Some records:

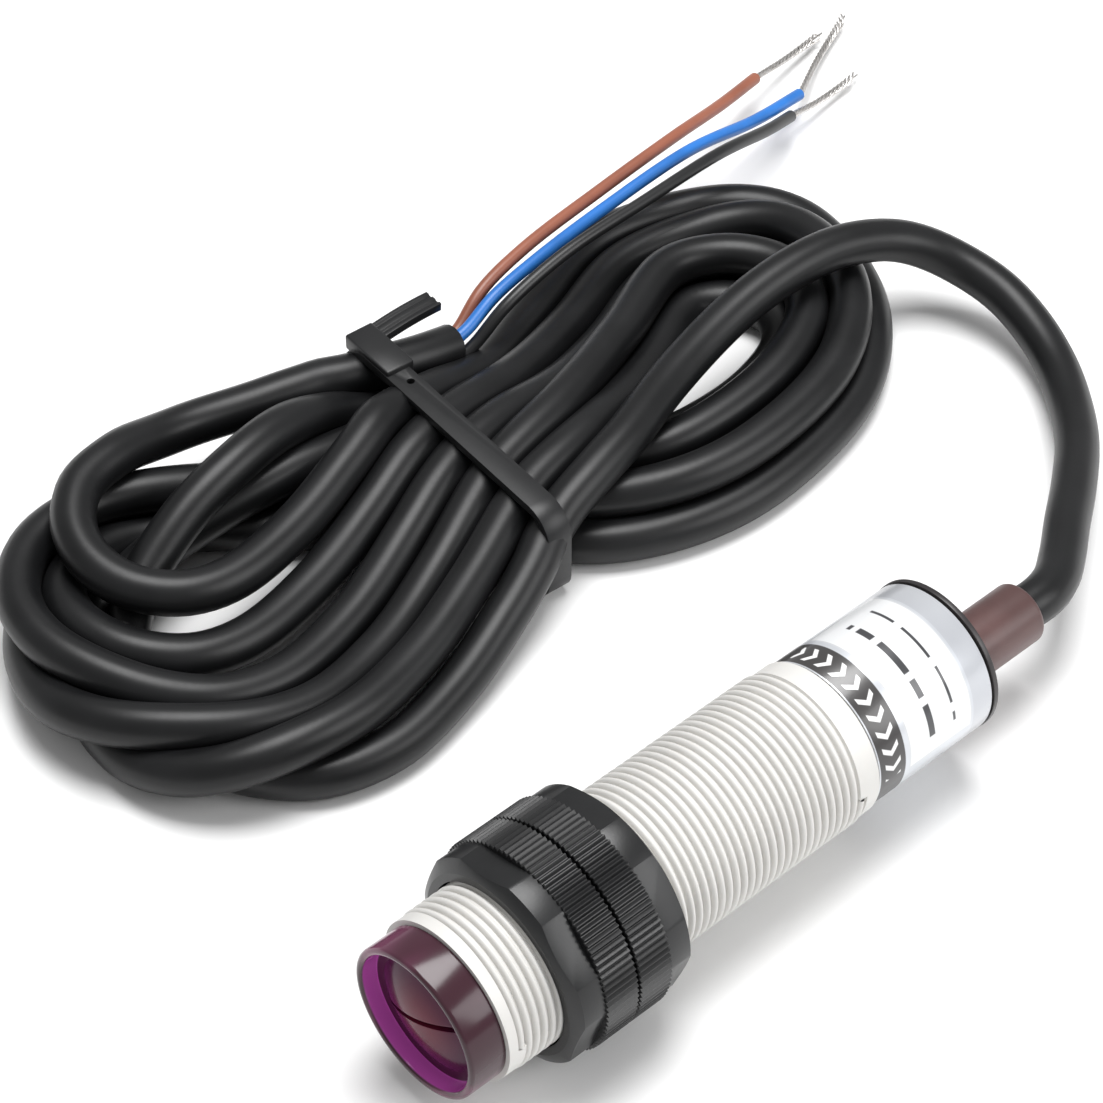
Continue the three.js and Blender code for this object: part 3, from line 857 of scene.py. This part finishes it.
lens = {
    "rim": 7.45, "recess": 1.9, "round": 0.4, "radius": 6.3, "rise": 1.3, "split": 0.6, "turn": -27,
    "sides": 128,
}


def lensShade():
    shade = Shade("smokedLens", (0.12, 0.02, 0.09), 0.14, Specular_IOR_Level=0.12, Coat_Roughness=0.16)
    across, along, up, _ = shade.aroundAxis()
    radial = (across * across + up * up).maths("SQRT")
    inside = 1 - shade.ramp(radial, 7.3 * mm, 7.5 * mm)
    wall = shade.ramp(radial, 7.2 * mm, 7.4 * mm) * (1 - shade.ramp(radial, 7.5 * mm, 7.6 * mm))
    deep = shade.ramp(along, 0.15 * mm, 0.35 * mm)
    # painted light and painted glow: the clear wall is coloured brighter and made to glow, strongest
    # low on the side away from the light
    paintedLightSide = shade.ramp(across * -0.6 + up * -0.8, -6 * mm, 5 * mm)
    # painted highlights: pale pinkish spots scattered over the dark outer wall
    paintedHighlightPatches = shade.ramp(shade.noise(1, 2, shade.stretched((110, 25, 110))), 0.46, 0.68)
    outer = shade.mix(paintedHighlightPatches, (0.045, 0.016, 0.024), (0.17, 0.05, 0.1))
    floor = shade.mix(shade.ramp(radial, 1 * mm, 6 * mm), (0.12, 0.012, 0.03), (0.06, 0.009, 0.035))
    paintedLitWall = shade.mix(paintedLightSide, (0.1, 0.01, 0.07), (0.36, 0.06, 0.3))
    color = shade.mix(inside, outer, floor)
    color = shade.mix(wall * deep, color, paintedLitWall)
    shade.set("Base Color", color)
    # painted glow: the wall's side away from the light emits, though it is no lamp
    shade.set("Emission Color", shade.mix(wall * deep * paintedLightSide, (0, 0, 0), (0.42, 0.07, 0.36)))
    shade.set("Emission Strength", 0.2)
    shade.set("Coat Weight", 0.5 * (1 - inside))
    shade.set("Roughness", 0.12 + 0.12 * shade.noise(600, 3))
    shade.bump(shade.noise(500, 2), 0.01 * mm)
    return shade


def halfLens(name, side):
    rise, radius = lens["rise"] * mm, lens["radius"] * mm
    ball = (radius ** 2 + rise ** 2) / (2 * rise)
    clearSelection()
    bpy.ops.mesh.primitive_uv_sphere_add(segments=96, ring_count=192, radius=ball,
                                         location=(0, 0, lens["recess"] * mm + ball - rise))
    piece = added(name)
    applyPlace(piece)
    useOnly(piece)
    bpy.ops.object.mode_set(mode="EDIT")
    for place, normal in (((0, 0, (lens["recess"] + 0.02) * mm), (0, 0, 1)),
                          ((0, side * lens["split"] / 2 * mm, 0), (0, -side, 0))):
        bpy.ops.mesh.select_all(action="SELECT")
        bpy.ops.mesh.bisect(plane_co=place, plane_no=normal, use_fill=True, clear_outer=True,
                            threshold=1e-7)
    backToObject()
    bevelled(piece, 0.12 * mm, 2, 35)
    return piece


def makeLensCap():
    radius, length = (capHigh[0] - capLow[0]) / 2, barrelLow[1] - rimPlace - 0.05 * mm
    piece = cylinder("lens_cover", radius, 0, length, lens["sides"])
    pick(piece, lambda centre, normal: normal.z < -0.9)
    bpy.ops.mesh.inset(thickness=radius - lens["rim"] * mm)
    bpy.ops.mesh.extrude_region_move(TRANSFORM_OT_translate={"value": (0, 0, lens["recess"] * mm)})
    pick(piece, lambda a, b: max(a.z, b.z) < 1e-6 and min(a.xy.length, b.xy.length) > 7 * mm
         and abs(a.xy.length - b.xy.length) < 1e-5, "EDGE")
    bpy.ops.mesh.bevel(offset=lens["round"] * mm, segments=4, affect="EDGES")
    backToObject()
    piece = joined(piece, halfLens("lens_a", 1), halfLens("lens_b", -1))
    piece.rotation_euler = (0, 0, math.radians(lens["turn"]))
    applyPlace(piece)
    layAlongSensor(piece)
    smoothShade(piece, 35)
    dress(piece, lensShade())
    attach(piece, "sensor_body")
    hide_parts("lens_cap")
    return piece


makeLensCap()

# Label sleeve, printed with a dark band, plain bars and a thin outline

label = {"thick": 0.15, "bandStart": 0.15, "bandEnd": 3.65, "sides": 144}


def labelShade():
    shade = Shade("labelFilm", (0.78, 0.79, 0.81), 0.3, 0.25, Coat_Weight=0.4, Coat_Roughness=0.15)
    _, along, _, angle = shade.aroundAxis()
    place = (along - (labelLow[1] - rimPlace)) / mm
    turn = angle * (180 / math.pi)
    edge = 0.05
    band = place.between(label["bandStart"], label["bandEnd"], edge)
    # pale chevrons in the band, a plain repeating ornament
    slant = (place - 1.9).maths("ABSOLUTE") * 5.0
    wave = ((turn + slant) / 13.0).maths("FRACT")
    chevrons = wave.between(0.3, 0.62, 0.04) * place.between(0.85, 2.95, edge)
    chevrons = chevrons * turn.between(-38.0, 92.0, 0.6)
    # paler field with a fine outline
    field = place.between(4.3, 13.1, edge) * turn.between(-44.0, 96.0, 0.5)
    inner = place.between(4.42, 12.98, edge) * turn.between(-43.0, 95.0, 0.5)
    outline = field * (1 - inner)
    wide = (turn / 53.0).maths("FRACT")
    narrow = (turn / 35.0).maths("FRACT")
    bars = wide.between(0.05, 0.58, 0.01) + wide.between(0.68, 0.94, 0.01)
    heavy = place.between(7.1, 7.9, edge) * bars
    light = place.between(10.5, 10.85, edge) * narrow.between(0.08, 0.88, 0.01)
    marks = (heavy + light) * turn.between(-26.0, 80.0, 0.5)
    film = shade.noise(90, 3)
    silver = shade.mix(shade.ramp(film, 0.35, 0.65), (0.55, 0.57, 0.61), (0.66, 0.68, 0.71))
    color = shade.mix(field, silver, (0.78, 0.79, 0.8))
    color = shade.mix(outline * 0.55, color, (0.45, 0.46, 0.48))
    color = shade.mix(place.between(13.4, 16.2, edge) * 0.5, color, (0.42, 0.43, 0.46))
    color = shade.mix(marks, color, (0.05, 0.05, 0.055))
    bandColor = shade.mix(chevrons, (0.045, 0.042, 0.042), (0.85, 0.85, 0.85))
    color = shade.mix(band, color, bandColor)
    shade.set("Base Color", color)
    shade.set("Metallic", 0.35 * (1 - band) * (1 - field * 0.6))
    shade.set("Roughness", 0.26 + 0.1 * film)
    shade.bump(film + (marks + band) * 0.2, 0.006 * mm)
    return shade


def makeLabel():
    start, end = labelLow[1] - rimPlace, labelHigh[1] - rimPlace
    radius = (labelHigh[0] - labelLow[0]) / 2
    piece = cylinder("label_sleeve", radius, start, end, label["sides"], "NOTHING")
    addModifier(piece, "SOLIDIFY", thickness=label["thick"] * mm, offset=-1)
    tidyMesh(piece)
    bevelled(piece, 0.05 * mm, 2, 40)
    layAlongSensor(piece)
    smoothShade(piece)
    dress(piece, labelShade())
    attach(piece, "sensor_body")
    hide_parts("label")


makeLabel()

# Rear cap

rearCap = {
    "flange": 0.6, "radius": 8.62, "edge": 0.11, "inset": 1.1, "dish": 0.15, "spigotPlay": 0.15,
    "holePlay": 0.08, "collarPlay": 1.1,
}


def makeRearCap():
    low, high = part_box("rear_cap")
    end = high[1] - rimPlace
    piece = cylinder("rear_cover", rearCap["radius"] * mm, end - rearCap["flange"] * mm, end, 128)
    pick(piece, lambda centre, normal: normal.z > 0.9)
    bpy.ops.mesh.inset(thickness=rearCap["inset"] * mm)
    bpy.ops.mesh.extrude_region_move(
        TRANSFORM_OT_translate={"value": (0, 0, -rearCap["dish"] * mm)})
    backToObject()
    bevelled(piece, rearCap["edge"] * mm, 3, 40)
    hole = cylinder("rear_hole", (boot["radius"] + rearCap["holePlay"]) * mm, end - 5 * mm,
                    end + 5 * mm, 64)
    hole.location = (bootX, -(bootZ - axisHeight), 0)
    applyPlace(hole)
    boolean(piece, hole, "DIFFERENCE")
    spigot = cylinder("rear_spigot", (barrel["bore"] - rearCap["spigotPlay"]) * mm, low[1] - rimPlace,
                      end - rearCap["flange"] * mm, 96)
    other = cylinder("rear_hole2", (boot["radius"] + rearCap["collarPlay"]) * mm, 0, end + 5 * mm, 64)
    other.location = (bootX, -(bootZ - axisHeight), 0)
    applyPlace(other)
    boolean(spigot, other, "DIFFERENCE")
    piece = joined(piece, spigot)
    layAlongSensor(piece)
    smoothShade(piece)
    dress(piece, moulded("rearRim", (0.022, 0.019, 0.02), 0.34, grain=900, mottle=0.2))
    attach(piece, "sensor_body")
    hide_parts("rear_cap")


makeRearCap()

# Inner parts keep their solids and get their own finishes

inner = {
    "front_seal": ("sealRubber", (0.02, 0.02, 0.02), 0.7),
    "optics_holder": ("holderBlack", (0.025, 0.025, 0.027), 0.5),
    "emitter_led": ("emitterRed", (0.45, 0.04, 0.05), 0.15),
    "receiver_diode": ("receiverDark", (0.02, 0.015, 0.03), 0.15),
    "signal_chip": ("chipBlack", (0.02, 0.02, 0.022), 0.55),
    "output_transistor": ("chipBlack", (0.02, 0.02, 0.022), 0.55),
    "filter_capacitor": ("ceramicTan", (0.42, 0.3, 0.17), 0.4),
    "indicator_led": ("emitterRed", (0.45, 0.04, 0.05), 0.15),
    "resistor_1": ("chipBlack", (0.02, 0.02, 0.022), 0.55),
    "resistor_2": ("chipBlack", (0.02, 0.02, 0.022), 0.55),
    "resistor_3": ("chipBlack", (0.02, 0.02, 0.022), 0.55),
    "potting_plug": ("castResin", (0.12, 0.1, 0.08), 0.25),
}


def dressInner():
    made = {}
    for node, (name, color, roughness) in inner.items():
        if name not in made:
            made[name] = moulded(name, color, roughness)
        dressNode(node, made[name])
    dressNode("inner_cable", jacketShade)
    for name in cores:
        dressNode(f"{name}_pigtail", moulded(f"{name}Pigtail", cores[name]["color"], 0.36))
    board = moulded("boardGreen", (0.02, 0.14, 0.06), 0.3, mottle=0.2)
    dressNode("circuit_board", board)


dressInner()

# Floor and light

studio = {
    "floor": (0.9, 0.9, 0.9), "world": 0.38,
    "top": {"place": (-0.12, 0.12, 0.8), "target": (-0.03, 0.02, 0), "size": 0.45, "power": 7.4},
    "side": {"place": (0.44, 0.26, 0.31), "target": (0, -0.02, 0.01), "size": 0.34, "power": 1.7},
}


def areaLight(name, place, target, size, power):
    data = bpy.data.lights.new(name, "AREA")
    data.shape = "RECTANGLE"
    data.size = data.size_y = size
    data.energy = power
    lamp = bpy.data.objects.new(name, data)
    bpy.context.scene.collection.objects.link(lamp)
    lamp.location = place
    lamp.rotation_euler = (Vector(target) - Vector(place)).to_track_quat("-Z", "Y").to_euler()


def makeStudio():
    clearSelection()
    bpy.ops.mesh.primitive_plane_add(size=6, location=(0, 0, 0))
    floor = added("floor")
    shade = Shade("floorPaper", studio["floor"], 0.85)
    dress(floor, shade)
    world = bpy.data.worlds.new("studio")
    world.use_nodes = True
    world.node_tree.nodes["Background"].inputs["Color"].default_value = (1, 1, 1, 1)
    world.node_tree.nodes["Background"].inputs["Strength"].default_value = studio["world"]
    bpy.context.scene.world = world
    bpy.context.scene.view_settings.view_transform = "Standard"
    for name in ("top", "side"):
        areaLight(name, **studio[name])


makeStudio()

---

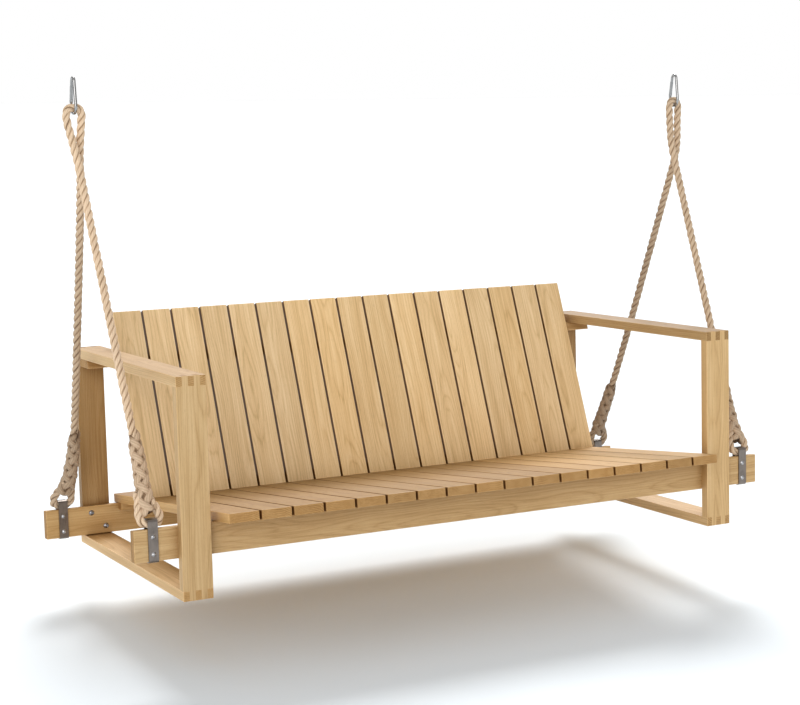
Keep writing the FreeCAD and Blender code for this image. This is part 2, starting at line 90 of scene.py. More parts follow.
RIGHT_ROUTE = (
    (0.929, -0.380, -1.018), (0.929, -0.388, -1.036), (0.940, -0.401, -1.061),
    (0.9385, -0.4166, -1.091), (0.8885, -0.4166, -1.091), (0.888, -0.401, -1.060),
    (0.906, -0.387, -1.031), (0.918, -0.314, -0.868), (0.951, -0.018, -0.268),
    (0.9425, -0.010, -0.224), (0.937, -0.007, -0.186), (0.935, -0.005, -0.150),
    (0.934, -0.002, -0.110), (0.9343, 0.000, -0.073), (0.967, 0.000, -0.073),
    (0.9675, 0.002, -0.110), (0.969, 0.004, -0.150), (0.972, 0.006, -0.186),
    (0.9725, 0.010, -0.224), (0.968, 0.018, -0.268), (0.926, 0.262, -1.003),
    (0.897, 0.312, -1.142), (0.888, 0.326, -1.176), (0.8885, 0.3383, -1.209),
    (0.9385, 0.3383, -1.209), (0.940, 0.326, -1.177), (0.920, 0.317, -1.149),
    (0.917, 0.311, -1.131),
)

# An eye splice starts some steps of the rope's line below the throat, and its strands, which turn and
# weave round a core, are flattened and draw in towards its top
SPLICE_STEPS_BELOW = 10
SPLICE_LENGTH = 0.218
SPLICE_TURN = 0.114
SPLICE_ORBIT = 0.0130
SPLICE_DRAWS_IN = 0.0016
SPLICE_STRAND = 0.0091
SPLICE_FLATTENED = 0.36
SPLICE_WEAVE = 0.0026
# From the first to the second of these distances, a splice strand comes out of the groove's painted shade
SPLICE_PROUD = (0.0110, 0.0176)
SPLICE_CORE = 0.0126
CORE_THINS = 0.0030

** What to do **
Check every line of the entries above for the word "This" and report how many lines contain it, giving the number only.

** Expected answer **
2